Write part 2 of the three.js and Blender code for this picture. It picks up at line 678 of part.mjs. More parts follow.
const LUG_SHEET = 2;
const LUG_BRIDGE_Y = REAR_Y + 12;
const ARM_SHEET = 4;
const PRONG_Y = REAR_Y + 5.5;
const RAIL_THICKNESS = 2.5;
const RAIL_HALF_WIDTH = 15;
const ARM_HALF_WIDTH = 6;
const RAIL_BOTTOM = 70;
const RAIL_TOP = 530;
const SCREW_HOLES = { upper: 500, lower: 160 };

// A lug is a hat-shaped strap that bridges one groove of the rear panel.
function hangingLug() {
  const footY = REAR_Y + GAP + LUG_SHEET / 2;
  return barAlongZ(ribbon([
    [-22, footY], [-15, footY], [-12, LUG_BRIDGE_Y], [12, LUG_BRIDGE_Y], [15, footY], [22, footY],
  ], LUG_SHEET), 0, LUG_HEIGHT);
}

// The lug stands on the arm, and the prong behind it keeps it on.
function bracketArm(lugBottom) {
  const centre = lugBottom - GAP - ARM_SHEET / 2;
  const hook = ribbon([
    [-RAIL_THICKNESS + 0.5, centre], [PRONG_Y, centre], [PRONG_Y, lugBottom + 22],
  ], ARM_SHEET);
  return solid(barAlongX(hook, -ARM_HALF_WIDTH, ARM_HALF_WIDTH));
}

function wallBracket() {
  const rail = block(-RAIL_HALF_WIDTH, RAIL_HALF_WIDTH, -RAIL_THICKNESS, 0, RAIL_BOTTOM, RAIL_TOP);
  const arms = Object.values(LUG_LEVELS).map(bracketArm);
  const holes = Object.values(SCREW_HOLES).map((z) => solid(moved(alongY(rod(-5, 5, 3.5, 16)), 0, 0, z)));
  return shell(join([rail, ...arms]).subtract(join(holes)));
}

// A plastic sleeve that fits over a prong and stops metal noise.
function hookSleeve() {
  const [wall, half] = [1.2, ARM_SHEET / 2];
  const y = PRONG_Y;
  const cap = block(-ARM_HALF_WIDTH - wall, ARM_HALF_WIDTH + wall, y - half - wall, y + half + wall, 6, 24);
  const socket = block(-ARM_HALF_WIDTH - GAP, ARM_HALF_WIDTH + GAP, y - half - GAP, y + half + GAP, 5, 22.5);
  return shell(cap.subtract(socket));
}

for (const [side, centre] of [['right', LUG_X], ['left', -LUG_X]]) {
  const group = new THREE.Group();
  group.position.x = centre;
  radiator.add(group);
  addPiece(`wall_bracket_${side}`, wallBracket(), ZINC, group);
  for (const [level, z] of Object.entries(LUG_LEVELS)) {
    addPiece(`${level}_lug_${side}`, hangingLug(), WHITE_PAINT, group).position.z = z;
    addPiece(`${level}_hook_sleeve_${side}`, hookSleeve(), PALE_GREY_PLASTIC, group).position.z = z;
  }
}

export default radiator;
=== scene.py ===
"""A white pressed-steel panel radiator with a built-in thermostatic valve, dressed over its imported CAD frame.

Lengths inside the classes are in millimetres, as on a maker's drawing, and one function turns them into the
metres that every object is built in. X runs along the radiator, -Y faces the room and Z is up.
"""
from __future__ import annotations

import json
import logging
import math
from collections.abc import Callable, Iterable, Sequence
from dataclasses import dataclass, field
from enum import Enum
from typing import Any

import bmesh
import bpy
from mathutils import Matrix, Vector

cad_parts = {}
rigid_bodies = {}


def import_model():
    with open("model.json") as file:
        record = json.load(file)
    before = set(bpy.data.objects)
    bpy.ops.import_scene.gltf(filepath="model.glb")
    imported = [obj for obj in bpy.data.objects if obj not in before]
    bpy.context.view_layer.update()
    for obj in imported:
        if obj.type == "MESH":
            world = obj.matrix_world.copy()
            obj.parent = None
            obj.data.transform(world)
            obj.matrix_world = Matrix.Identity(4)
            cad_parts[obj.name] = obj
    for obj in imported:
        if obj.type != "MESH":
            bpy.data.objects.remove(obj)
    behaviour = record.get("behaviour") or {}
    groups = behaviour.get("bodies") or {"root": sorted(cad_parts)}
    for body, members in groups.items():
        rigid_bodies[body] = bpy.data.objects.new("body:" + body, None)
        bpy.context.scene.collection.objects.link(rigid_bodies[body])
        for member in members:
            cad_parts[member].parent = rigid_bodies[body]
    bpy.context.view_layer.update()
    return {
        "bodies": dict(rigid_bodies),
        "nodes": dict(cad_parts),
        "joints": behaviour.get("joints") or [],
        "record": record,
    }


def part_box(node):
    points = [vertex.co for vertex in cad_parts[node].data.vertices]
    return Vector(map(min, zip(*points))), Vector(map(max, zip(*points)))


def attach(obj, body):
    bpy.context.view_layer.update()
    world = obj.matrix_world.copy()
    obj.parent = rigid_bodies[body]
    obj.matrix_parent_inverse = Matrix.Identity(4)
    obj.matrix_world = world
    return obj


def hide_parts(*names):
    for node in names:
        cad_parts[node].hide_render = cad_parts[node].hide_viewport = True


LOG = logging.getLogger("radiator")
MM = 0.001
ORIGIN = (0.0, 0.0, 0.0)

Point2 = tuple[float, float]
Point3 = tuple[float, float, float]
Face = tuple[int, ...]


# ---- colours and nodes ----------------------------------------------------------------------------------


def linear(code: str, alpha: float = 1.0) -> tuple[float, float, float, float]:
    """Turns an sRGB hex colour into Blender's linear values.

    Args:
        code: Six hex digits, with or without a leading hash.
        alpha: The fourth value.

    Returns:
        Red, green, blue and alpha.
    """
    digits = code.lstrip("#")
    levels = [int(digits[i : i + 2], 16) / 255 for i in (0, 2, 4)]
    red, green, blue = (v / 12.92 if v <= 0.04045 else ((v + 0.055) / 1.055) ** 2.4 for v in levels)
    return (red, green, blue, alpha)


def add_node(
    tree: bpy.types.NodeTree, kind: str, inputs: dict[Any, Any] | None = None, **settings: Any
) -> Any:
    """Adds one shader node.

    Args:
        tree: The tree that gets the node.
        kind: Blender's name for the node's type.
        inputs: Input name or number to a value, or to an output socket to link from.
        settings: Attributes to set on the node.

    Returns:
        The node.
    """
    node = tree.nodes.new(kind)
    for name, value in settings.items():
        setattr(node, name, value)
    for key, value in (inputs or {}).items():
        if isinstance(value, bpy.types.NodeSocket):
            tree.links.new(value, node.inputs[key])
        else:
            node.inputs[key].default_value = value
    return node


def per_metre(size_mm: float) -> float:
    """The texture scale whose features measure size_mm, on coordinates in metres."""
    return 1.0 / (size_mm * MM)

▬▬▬

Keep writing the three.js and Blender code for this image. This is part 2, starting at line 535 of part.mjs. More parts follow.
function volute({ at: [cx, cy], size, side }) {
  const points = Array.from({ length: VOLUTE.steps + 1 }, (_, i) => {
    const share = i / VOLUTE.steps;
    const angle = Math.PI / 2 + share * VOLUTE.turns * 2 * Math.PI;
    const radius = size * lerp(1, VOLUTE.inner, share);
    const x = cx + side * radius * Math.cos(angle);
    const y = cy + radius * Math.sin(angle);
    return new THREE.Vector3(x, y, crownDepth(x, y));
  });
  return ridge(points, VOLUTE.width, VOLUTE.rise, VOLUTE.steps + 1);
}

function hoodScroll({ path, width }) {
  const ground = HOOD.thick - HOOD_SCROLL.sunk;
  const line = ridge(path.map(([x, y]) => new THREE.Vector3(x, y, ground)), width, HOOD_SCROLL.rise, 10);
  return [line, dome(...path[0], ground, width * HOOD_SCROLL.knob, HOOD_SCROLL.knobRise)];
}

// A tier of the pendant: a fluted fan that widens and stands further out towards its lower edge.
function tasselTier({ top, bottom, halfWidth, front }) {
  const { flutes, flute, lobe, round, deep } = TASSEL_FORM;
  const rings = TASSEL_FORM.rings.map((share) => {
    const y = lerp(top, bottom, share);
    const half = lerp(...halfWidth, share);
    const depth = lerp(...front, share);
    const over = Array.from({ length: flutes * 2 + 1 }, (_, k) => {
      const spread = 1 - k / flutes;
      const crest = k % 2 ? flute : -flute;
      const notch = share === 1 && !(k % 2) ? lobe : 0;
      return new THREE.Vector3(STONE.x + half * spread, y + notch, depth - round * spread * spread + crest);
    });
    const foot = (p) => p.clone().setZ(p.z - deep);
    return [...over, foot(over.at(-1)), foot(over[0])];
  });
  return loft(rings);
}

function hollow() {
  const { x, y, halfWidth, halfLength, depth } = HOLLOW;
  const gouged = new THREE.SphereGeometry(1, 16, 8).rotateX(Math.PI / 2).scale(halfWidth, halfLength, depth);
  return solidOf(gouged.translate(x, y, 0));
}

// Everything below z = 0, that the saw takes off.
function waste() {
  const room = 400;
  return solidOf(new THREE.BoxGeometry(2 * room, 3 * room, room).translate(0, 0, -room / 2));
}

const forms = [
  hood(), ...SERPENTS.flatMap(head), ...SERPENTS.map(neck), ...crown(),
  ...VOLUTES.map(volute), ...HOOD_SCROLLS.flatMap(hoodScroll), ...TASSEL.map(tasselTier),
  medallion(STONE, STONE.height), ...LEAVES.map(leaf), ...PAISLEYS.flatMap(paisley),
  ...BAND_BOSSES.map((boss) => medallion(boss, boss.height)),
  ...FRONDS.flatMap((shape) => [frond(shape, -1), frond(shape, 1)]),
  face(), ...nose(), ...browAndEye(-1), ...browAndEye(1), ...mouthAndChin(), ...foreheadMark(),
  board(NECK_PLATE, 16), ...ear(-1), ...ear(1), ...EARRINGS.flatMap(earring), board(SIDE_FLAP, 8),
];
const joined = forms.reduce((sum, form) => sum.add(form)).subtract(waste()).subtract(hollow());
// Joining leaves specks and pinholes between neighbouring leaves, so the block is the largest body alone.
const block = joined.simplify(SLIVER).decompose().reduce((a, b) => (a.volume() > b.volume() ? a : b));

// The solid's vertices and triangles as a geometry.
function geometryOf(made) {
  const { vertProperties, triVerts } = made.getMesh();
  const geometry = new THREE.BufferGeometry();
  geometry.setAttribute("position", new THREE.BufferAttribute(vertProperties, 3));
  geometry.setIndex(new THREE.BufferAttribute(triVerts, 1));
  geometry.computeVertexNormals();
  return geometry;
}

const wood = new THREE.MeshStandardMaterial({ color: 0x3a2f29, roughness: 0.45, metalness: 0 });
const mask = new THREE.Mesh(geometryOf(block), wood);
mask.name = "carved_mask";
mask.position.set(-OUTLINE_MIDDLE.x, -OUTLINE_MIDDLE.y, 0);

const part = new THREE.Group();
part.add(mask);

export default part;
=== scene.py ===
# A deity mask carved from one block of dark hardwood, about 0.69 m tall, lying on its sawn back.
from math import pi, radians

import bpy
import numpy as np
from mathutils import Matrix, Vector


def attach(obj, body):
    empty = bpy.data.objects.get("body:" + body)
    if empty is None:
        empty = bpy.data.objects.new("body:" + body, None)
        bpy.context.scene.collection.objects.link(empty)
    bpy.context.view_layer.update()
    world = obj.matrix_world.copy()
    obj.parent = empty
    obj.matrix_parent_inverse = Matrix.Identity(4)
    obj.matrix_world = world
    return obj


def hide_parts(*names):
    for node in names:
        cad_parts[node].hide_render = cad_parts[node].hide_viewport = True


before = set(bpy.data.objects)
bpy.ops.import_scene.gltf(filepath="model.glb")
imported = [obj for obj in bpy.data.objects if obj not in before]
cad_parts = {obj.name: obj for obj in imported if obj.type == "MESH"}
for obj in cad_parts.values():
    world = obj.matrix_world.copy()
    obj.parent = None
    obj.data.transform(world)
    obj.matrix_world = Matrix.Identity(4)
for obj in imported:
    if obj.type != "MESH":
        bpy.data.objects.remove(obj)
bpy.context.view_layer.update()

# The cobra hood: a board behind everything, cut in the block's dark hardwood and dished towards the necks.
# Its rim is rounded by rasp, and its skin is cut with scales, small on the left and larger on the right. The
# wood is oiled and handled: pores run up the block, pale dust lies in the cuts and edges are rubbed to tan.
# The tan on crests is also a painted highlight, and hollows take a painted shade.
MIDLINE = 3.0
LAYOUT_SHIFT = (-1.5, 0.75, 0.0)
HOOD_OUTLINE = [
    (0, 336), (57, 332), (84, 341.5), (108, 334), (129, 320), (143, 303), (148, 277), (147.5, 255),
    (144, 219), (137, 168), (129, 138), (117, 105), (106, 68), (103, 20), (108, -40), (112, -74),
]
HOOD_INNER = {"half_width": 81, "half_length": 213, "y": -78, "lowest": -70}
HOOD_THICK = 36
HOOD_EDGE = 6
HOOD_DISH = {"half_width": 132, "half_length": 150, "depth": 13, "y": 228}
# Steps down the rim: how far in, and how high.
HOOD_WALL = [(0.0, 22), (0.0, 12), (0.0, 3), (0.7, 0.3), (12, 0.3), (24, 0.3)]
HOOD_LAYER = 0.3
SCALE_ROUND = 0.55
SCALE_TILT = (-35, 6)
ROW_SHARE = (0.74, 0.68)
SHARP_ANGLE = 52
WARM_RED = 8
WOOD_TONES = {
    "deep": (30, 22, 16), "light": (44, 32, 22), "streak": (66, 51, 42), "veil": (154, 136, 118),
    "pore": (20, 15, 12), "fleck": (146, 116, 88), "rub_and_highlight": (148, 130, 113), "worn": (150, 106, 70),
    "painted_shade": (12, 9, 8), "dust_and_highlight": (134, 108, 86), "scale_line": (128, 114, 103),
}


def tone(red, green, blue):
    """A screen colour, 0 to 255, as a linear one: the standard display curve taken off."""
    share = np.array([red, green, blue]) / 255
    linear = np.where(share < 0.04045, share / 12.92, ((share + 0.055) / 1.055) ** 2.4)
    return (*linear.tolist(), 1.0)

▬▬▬

◆ **Exercise**
Extract the run of lines that opens with the line containing "const wood = new" and closes with the line containing "if empty is"; reproduce it exactly and add nothing.

◆ **Complete response**
const wood = new THREE.MeshStandardMaterial({ color: 0x3a2f29, roughness: 0.45, metalness: 0 });
const mask = new THREE.Mesh(geometryOf(block), wood);
mask.name = "carved_mask";
mask.position.set(-OUTLINE_MIDDLE.x, -OUTLINE_MIDDLE.y, 0);

const part = new THREE.Group();
part.add(mask);

export default part;
=== scene.py ===
# A deity mask carved from one block of dark hardwood, about 0.69 m tall, lying on its sawn back.
from math import pi, radians

import bpy
import numpy as np
from mathutils import Matrix, Vector


def attach(obj, body):
    empty = bpy.data.objects.get("body:" + body)
    if empty is None:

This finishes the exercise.